無線充電の今、大電力の本命は?:TECHNO-FRONTIER 2016(1/4 ページ)
さまざまな非接触給電・充電(無線充電)システムの展示が「TECHNO-FRONTIER 2016」(2016年4月20〜22日/幕張メッセ)に集まった。ダイフクは電動フォークリフト向けの非接触充電システムを展示。世界初の実用化だと主張する。メートル単位の電力伝送が可能な「磁界共鳴方式」との違いなど、技術の内容を中心に特徴を紹介する。
「われわれは非接触『給電』システムに強みがあり、1993年以降、半導体製造ラインや液晶パネルの搬送装置向けに1万システム以上を納入してきた。デファクトスタンダードになったと自負している。今回、新技術であるD-PADを用いて、電動フォークリフトへの非接触『充電』システムを世界で初めて実用化した」(ダイフク eFA事業部パワーデバイス部で部長を務める布谷誠氏、図1)。コマツリフトの協力を得て、2016年上半期の出荷開始を狙う。
ダイフクは産業界に向けて小規模(出力電力連続10W)の給電システム、中規模(同0.5〜1.5kW)と大規模(同3.5kW)に向けた充電システムを開発、販売している。今回の電動フォークリフトでは、70mmの間隔を効率80%で送電できる(図2、図3)。

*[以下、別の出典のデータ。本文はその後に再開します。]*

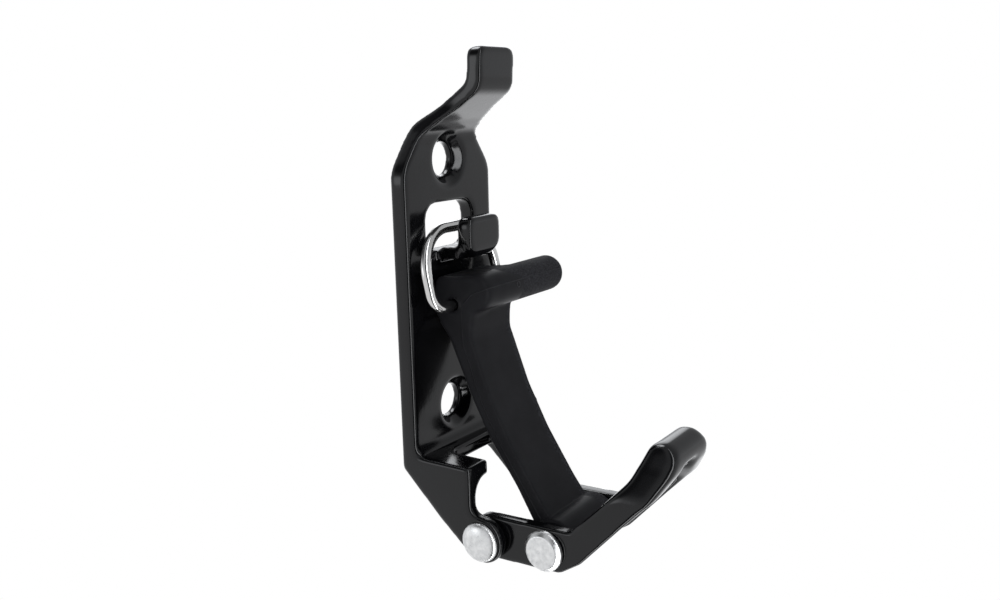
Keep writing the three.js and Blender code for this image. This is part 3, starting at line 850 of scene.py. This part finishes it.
# %% Hardware in place
hardware = {
    "lever_rivet_left": (short_rivet("domed_rivet_left", LEVER_AXIS, False), "bracket"),
    "lever_rivet_right": (short_rivet("domed_rivet_right", LEVER_AXIS, True), "bracket"),
    "strap_rivet": (long_rivet("flat_rivet", ARM_X, STRAP_AXIS, flat_head), "lever"),
    "strap_rivet_washer": (
        washer("washer_by_the_arm", PIN_R + GAP, WASHER_R, ARM_X + GAP, WASHER_T, STRAP_AXIS),
        "lever",
    ),
    "strap_sleeve": (
        washer(
            "sleeve_in_the_strap",
            PIN_R + PIN_FIT,
            PIN_R + PIN_FIT + 1 * MM,
            -ARM_INNER_X + GAP,
            2 * (ARM_INNER_X - GAP),
            STRAP_AXIS,
        ),
        "lever",
    ),
}
for node, (piece, body) in hardware.items():
    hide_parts(node)
    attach(piece, body)

# %% [markdown]
# ## Studio
# The rack stands in a white tent: bright walls and floor with no hard shadow. Gloss black shows nothing but
# its surroundings, so the tent has things in it that draw the shape. The camera looks through a tall dark
# opening that holds a narrow strip lamp. Together they put a dark, bright, dark line along every rounded
# edge that faces the camera. The opening and the lamp also show on the floor, which carries them on
# downwards, and a brighter patch of floor behind the rack lights the underside of the neck.

# %% Floor
STRIP_POWER = 6.0
OPENING_TURN, OPENING_INNER, OPENING_OUTER = 13, 26, 33  # degrees round from the camera, and half widths
STRIP_TURN, STRIP_INNER, STRIP_OUTER = 23, 5, 9
FLOOR_Z = -0.2
FLOOR_HALF = 4
mouth = Vector((CAMERA_PLACE[0], CAMERA_PLACE[1], 0)).normalized()


def from_mouth(tree, place, turned_by):
    """How well a direction or a place on the floor lines up, from above, with the turned camera side."""
    toward = Matrix.Rotation(math.radians(turned_by), 3, "Z") @ mouth
    level = add(tree, "ShaderNodeVectorMath", {0: place, 1: (1, 1, 0)}, operation="MULTIPLY").outputs[0]
    level = add(tree, "ShaderNodeVectorMath", {0: level}, operation="NORMALIZE").outputs[0]
    return add(tree, "ShaderNodeVectorMath", {0: level, 1: toward}, operation="DOT_PRODUCT").outputs["Value"]


def degrees_off(tree, value, inner, outer, inside, outside):
    """`inside` up to `inner` degrees off, `outside` past `outer`. The value is a cosine."""
    return band(tree, value, math.cos(math.radians(outer)), math.cos(math.radians(inner)), outside, inside)


def dark_opening(tree, place):
    lined_up = from_mouth(tree, place, OPENING_TURN)
    return degrees_off(tree, lined_up, OPENING_INNER, OPENING_OUTER, 0.03, 1.0)


def strip_lamp(tree, place):
    lined_up = from_mouth(tree, place, STRIP_TURN)
    return degrees_off(tree, lined_up, STRIP_INNER, STRIP_OUTER, STRIP_POWER, 0.0)


floor = bpy.data.objects.new("floor", bpy.data.meshes.new("floor"))
corners = [(x * FLOOR_HALF, y * FLOOR_HALF, FLOOR_Z) for x, y in ((-1, -1), (1, -1), (1, 1), (-1, 1))]
floor.data.from_pydata(corners, [], [(0, 1, 2, 3)])
bpy.context.scene.collection.objects.link(floor)
material, tree, shader = new_material("pale_lit_floor")
place = add(tree, "ShaderNodeTexCoord").outputs["Object"]
axes = add(tree, "ShaderNodeSeparateXYZ", {"Vector": place})
to_the_right = band(tree, axes.outputs["X"], 0.0, 0.3, 0.0, 1.0)
behind = band(tree, axes.outputs["Y"], -0.15, 0.1, 0.0, 1.0)
patch = calculate(tree, "MULTIPLY", to_the_right, behind)
from_left_to_right = band(tree, axes.outputs["X"], -0.3, 0.2, 0.8, 0.7)
lit_floor = calculate(tree, "MULTIPLY", from_left_to_right, dark_opening(tree, place))
glow = calculate(tree, "ADD", lit_floor, calculate(tree, "MULTIPLY", patch, 1.05))
glow = calculate(tree, "ADD", glow, strip_lamp(tree, place))
seen = add(tree, "ShaderNodeLightPath").outputs["Is Camera Ray"]
white = add(tree, "ShaderNodeEmission", {"Color": colour("#ffffff"), "Strength": 1.0})
lit = add(tree, "ShaderNodeEmission", {"Color": colour("#fcfdff"), "Strength": glow})
both = add(tree, "ShaderNodeMixShader", {0: seen, 1: lit.outputs[0], 2: white.outputs[0]})
output = [n for n in tree.nodes if n.type == "OUTPUT_MATERIAL"][0]
tree.links.new(both.outputs[0], output.inputs["Surface"])
tree.nodes.remove(shader)
floor.data.materials.append(material)
print("floor with", len(tree.nodes), "nodes, tent opening toward", [round(c, 2) for c in mouth])

# %% [markdown]
# ## Tent
# The walls are a little darker higher up. Round lamps overhead and behind the rack edge what faces up and
# what is seen at a slant, and a dark gap in the left wall deepens the sides. What the camera sees straight
# on stays plain white.

# %% Tent
world = bpy.data.worlds.new("white_tent")
bpy.context.scene.world = world
world.use_nodes = True
sky = world.node_tree
sky.nodes.clear()
direction = add(sky, "ShaderNodeTexCoord").outputs["Generated"]


def within(toward, inner, outer, inside, outside):
    """A round patch of the tent: `inside` up to `inner` degrees from a direction, `outside` past `outer`."""
    near = add(
        sky, "ShaderNodeVectorMath", {0: direction, 1: Vector(toward).normalized()}, operation="DOT_PRODUCT"
    ).outputs["Value"]
    return degrees_off(sky, near, inner, outer, inside, outside)


opening = dark_opening(sky, direction)
lamp_overhead = within((0.17, 0.5, 0.85), 11, 16, 7.0, 0.0)
lamp_behind_right = within((0.75, 0.52, 0.42), 13, 19, 2.0, 0.0)
lamp_behind_left = within((-0.8, 0.6, 0.08), 5, 14, 1.3, 0.0)
dark_gap = within((-0.55, 0.5, 0.62), 12, 24, 0.15, 1.0)
height = add(sky, "ShaderNodeSeparateXYZ", {"Vector": direction}).outputs["Z"]
walls = band(sky, height, -0.05, 0.5, 0.82, 0.48)
lit = calculate(sky, "MULTIPLY", calculate(sky, "MULTIPLY", opening, dark_gap), walls)
for lamp in (strip_lamp(sky, direction), lamp_overhead, lamp_behind_right, lamp_behind_left):
    lit = calculate(sky, "ADD", lit, lamp)
seen = add(sky, "ShaderNodeLightPath").outputs["Is Camera Ray"]
plain = add(sky, "ShaderNodeBackground", {"Color": colour("#ffffff"), "Strength": 1.0})
tent = add(sky, "ShaderNodeBackground", {"Color": colour("#fafcff"), "Strength": lit})
mixed = add(sky, "ShaderNodeMixShader", {0: seen, 1: tent.outputs[0], 2: plain.outputs[0]})
add(sky, "ShaderNodeOutputWorld", {"Surface": mixed.outputs[0]})
bpy.context.scene.view_settings.view_transform = "Standard"
print("tent with", len(sky.nodes), "nodes")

伝送周波数が10kHz未満であるため、高周波利用設備としての電波法に基づく申請が不要だ。さまざまな現場に導入しやすいという。
「非接触給電、充電システムは、安全性や利便性、クリーンさを求める顧客に向いている。集電子(トロリー)やプラグを用いる方式では接触不良や、スパークなどの可能性が残る。非接触であれば、プラグを接続する作業が不要になり、部品が摩耗しないため交換メンテナンスも必要ない。チリやホコリ、粉塵などが出にくい。半導体ウエハーをフープ(FOUP)に載せて搬送するシステムや、液晶の搬送では粉塵対策が重要だ」(布谷氏)。
今回の電動フォークリフトでは、安全性と利便性を追い求めながら、顧客の求める機能や性能を満たすよう開発を進めたという。具体的にはあえて自動充電に踏み切らなかったこと、プラグ充電の操作性に似せたことだ。
電気自動車の充電では、地面に配置した送電パッドの位置を検出したり、センサーを用いて送受電パッドの位置を合わせる技術開発が進んでいる。ダイフクの技術はいずれも採用していない。なぜか。
「コマツリフトの協力を得て、工場などで電動フォークリフトのユーザーの行動を観察した。すると、昼休みなどに車両の向きなどを合わせることなく停車し、そのまま充電を始めていた。送電パッドを床に埋め込んだり、送電パッドを載せた台車を自動で動かしたりして充電するのではなく、顧客が台車を押して充電する方がニーズに合うと気が付いた」(布谷氏)。
送電パッドと受電パッドの位置合わせは手動だ。センサーも用いていない。台車側に位置決めガイドを取り付けることで対応した。顧客が複雑な自動システムを望んでいないためだ。「電動フォークリフトはそれほど高価な装置ではないため、非接触充電側を高コストにすることはできないという理由もある」(布谷氏)。ごく低出力の送電を行って、効率を測定、定格送電が可能な位置になったときに台車上の緑色のランプが点灯するように設計した*1)。
フォークリフト側の変更が最小になるような設計を採っていることも特徴だ。「電動フォークリフトのバッテリーに対しては、充電プラグを用いた充電と全く同じ200Vの電力を送っている。このような設計にすることで、電動フォークリフトに後付けできる他、もともと電動フォークリフトが備えている充電コントローラーの機能はもちろん、充電時にモーターの始動を止める安全システムをそのまま使えるからだ」(布谷氏)。
*1) 充電中に誤操作や外部の振動などによって位置ずれが生じた場合は、自動的に充電を停止する。